Comparing calibration between forecasters (error curves)
The reliability diagram shows levels on the 45° plot; here we plot calibration errors \(\bar Y - \bar{\hat p}_k\) vs bin midpoint. The dashed line is \(\bar{\hat p}_B - \bar{\hat p}_A\).

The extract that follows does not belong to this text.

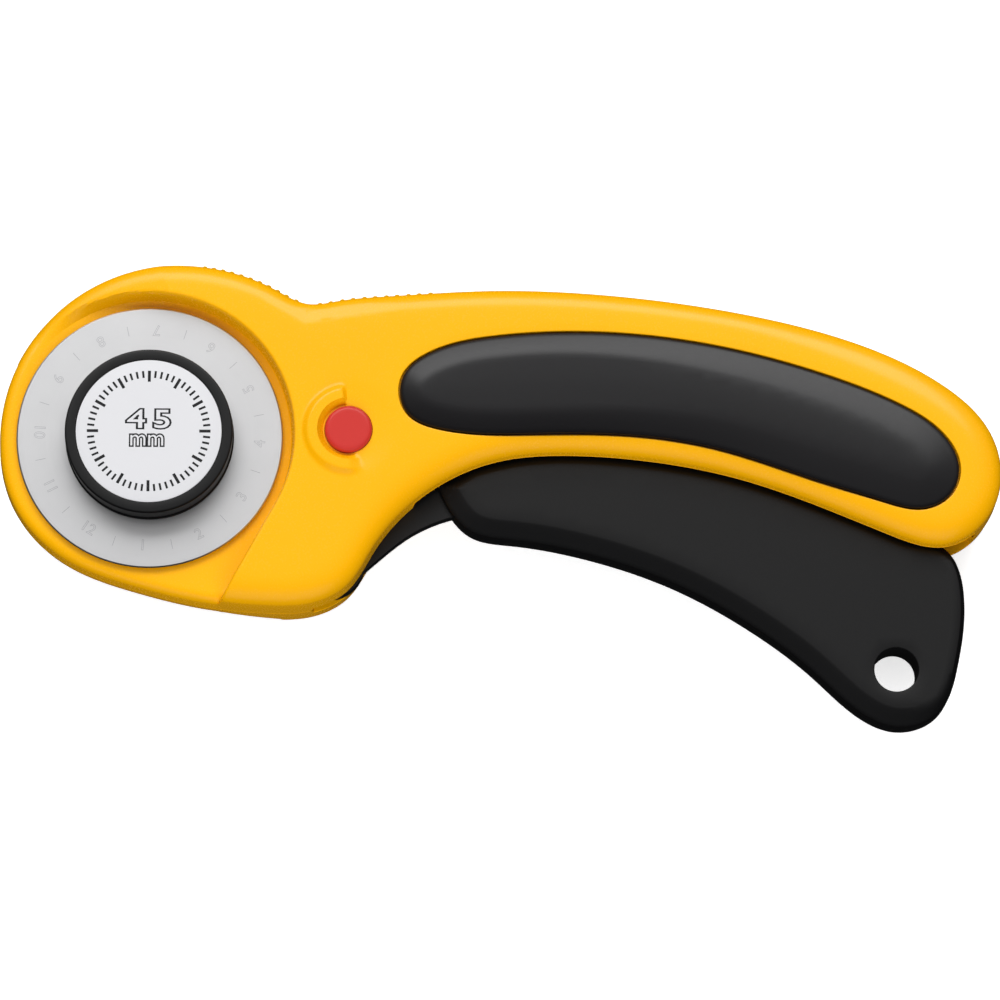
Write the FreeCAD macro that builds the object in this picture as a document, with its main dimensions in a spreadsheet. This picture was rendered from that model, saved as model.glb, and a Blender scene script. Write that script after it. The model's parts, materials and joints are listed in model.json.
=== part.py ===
"""Rotary cutter with a 45 mm round blade, a squeeze trigger and a push-through lock.

The cutter lies on its back. X runs along the handle from the blade's axis, Y points from the trigger
to the thumb rest, and Z points up through the front face. The origin is on the blade's axis, on the
plane the nut and the rear grip rest on. Levels named below are heights above the housing's parting
plane, which lies at mid_plane_height. Every length is in millimetres.
"""

import FreeCAD, Part
import math
import os
import Sketcher
from FreeCAD import Rotation, Vector

doc = FreeCAD.newDocument("rotary_cutter")

# ---------------------------------------------------------------- driving dimensions

DIMENSIONS = {
    "mid_plane_height": 10.5,
    # blade and its clamp
    "blade_radius": 22.5,
    "blade_thickness": 0.3,
    "blade_bore_radius": 4.0,
    "blade_back_level": 5.0,
    "seat_gap": 0.03,
    "hub_radius": 6.0,
    "hub_slot_gap": 0.4,
    "bolt_shank_radius": 3.95,
    "bolt_flat_half_width": 3.0,
    "bolt_head_radius": 9.0,
    "bolt_head_height": 1.6,
    "bolt_length": 14.4,
    "clamp_level": "=blade_back_level + blade_thickness + seat_gap",
    "thread_radius": 3.0,
    "cap_radius": 14.25,
    "cap_height": 5.0,
    "label_radius": 12.25,
    "label_thickness": 0.15,
    "washer_outer_radius": 7.4,
    "washer_inner_radius": 3.4,
    "washer_thickness": 0.5,
    "washer_bow_radius": 40.0,
    "nut_radius": 10.0,
    "scallop_offset": 0.9,
    "scallop_radius": 1.7,
    "nut_top_level": -6.2,
    "insert_radius": 4.6,
    "insert_height": 3.3,
    # housing
    "plate_inner_level": 1.8,
    "plate_outer_level": 4.3,
    "side_face_level": 9.0,
    "cavity_level": 6.5,
    "mouth_half_width": 4.3,
    "wall_thickness": 2.4,
    "recess_radius": 24.0,
    "edge_round": 2.4,
    "plate_edge_round": 1.6,
    "screw_boss_radius": 2.8,
    "screw_radius": 1.3,
    "screw_head_radius": 2.4,
    "screw_head_height": 1.9,
    "screw_head_level": -5.6,
    "screw_length": 10.4,
    # grips
    "grip_seat_level": 7.8,
    "grip_crown_level": 10.5,
    "grip_edge_round": 1.7,
    # trigger and its pivot
    "arm_half_thickness": 1.5,
    "trigger_half_thickness": 4.0,
    "trigger_edge_round": 1.5,
    "trigger_travel_degrees": 11.0,
    "pivot_across": 30.4,
    "pivot_up": -20.7,
    "pin_radius": 2.0,
    "pin_half_length": 6.4,
    "bush_bore_radius": 2.05,
    "bush_radius": 3.2,
    "bush_half_length": 1.7,
    "pivot_boss_radius": 6.0,
    "hang_across": 126.0,
    "hang_up": -39.2,
    "hang_radius": 3.7,
    "spring_coil_radius": 3.3,
    "spring_wire_radius": 0.4,
    "spring_level": -2.4,
    "spring_pocket_level": 3.2,
    # lock
    "lock_across": 33.6,
    "lock_up": 0.8,
    "lock_radius": 4.0,
    "lock_key_radius": 3.0,
    "lock_neck_radius": 1.8,
    "lock_neck_end": -6.0,
    "lock_travel": 2.5,
    "lock_face_level": 9.4,
    "lock_shoulder_level": 4.6,
    "running_gap": 0.08,
    "clip_level": -2.55,
    "clip_wire_radius": 0.35,
    "rib_inner_radius": 5.3,
    "rib_outer_radius": 8.0,
    "rib_height": 0.8,
    "dish_depth": 0.8,
}

sizes = doc.addObject("Spreadsheet::Sheet", "Sizes")
for row, (alias, value) in enumerate(DIMENSIONS.items(), start=1):
    sizes.set(f"A{row}", alias.replace("_", " "))
    sizes.set(f"B{row}", str(value))
    sizes.setAlias(f"B{row}", alias)
doc.recompute()


def cell(term):
    """Expression for a term: a plain number, or an alias with an optional offset."""
    if isinstance(term, tuple):
        return f"Sizes.{term[0]} + {term[1]}"
    if isinstance(term, str):
        return f"Sizes.{term}"
    return str(term)


def number(term):
    """Value in millimetres of a term that cell() takes."""
    if isinstance(term, tuple):
        return sizes.get(term[0]) + term[1]
    if isinstance(term, str):
        return float(sizes.get(term))
    return float(term)


# ---------------------------------------------------------------- outlines

# Housing seen from the front: head, lower lip, neck, underside, heel, back, thumb notch, crown.
HOUSING_OUTLINE = [
    (-25.6, 0.0), (-23.0, -11.6), (-13.9, -20.9), (-3.0, -25.2), (9.0, -28.1), (20.0, -29.2),
    (27.3, -28.8), (33.6, -25.6), (37.8, -19.3), (42.5, -13.2), (49.0, -8.0), (58.5, -3.9),
    (71.0, -2.7), (85.0, -3.7), (100.0, -6.7), (114.0, -11.6), (125.0, -16.1), (134.5, -18.2),
    (141.4, -14.0), (144.2, -6.5), (142.2, 1.8), (134.2, 9.8), (119.9, 16.8), (100.9, 21.8),
    (78.9, 24.9), (57.0, 25.7), (40.1, 24.7), (31.5, 23.8), (26.6, 23.3), (21.2, 25.7),
    (12.9, 28.9), (4.5, 29.9), (-5.4, 28.4), (-15.6, 22.7), (-22.6, 13.5),
]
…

cal_compare <- cal_bins %>%
group_by(bin) %>%
summarise(
mid_hat = mean(mid),
cal_err_A = mean(Y) - mean(phat_A),
cal_err_B = mean(Y) - mean(phat_B),
n_games = dplyr::n(),
.groups = "drop"
) %>%
filter(!is.na(bin))
cal_long <- cal_compare %>%
tidyr::pivot_longer(
c(cal_err_A, cal_err_B),
names_to = "which",
values_to = "cal_err"
) %>%
mutate(
which = ifelse(which == "cal_err_A", "A: mean(Y) - phat_A", "B: mean(Y) - phat_B")
)
ggplot(cal_long, aes(mid_hat, cal_err, color = which)) +
geom_hline(yintercept = 0, linetype = "dashed", color = "grey70") +
geom_line(linewidth = 0.85) +
geom_point(aes(size = n_games), alpha = 0.85) +
geom_line(
data = cal_compare,
aes(mid_hat, cal_err_B - cal_err_A),
inherit.aes = FALSE,
color = "grey35",
linetype = "dashed",
linewidth = 0.65
) +
labs(
title = "Calibration comparison (same midpoint bins)",
subtitle = "Solid: mean calibration error per forecaster; dashed: mean(phat_B) - mean(phat_A)",
x = "Mean (phat_A + phat_B) / 2 in bin",
y = "mean(Y) - mean(phat)",
color = "Curve",
size = "Games"
) +
theme_minimal(base_size = 12) +
theme(
panel.grid.minor = ggplot2::element_blank(),
plot.title = ggplot2::element_text(face = "bold"),
legend.position = "bottom"
)
Mean calibration error per forecaster (solid) and difference in mean forecasts (dashed), binned by (phat_A + phat_B) / 2 at the same grid as the reliability figure.